The Sign Of The Cross (1932)

It's Rome in the year 64 A.D. and a Roman prefect (Fredric March wearing more eyeliner and lipstick than his leading lady) finds himself falling in love with a Christian girl (Elissa Landi) even though it's his duty to arrest her. Based on the play by Wilson Barrett and directed by Cecil B. DeMille at his most hypocritically pious. DeMille treats us to such delicacies as Christians getting tortured, stamped on by elephants, gored by bulls, eaten by alligators, nubile maidens raped by gorillas, pygmies skewered on swords, decapitations, etc. all the while proclaiming the glory of Christ! This piece of camp should be more fun than it is but the scenes with the sanctimonious Christians are a thudding bore! The movie perks up in the scenes with Charles Laughton (looking like a debauched cherub) as Nero and Claudette Colbert as the decadent Poppaea (her nude scene bathing in ass's milk is a hoot).
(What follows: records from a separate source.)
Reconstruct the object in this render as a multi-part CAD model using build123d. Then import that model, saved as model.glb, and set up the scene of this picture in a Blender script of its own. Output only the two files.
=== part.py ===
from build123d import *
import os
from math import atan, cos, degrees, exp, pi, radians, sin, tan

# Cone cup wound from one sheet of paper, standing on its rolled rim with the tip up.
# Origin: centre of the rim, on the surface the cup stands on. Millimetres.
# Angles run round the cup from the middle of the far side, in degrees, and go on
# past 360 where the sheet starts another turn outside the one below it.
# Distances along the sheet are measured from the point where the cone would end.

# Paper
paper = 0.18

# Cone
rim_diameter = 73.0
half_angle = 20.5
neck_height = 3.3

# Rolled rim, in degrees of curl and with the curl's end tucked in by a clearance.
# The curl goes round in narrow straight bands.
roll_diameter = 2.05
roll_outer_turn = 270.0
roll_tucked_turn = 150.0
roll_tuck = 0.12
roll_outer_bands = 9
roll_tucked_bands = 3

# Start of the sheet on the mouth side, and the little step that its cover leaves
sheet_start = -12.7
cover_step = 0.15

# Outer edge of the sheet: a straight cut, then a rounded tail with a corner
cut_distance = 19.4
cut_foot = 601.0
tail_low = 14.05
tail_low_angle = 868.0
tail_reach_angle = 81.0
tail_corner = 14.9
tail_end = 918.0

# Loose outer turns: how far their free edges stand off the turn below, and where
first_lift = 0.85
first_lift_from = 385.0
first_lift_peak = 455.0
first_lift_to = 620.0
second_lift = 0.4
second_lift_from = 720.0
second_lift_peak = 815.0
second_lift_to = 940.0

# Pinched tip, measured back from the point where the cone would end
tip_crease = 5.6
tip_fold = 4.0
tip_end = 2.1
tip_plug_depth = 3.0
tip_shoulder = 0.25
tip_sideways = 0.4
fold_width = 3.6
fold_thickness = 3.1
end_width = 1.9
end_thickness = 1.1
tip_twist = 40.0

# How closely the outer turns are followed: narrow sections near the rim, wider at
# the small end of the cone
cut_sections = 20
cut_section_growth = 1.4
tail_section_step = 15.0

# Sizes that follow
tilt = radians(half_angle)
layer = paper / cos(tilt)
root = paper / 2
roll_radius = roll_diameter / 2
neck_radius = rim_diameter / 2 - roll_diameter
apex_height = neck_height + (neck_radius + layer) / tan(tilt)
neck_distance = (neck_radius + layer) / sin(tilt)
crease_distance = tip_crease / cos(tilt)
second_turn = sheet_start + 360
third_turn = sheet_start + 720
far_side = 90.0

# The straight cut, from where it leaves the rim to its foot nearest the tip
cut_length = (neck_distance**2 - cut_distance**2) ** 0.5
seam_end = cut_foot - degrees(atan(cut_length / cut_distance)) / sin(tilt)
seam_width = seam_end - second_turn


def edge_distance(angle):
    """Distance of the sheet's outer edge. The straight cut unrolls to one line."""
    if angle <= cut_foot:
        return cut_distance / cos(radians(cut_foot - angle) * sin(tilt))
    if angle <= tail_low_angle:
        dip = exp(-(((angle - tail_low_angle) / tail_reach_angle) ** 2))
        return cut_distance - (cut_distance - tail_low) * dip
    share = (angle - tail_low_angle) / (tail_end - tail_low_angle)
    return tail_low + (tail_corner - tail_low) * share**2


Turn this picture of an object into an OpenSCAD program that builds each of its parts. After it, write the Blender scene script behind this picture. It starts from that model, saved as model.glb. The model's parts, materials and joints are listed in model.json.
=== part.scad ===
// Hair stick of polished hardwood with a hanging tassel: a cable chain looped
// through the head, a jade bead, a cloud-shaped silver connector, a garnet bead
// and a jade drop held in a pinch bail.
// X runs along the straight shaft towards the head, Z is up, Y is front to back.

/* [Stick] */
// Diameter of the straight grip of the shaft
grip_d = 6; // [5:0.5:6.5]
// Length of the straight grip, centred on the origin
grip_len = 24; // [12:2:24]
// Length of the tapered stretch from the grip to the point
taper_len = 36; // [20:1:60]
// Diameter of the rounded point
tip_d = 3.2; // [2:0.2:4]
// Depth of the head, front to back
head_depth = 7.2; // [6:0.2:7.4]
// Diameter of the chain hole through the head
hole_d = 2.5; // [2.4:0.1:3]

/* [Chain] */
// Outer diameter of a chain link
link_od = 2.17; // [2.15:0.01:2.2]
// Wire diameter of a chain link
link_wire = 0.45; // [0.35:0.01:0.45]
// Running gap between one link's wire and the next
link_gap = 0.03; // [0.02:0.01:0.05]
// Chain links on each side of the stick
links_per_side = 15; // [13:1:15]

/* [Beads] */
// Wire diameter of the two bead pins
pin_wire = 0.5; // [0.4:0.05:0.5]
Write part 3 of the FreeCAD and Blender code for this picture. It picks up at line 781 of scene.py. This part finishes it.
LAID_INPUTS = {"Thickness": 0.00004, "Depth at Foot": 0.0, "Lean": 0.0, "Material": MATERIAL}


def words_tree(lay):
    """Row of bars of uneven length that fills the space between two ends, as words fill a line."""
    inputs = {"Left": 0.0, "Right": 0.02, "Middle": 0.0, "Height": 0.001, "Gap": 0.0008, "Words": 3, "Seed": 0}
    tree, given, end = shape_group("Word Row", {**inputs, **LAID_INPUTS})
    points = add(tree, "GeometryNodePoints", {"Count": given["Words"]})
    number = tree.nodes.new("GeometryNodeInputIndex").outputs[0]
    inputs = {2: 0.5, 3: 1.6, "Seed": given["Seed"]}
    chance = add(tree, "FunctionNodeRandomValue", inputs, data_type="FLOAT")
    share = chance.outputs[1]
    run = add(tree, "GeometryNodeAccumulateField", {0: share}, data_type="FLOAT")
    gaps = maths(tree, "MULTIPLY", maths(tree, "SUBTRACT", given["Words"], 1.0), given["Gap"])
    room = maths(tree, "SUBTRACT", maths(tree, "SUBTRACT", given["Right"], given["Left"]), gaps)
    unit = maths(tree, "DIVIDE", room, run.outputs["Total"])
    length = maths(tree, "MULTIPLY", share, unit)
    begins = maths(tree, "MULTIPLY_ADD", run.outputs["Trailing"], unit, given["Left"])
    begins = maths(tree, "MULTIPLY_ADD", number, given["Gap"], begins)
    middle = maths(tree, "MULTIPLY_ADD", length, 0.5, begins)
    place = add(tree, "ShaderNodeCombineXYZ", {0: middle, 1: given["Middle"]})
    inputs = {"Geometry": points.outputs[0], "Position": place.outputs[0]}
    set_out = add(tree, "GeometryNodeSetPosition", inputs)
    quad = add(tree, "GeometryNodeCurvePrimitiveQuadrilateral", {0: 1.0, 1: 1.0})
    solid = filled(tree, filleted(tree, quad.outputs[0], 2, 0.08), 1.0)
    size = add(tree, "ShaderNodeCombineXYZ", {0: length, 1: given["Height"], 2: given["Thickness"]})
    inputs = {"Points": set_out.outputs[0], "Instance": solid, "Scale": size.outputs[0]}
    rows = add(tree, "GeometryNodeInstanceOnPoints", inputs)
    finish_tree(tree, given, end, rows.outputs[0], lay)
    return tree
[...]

The wickedness is portrayed as so much more enjoyable than the piety that DeMille defeats his intended purpose. Romans 10, Christians 0. MGM would do this sort of thing so much better in 1951 with QUO VADIS. With Ian Keith, Tommy Conlon and Nat Pendleton.

1 comment:

  1. Great review. I'd agree "Quo vadis" is much better than this one. But the piety is worth the price. Christians being thrown to the Lions never gets old.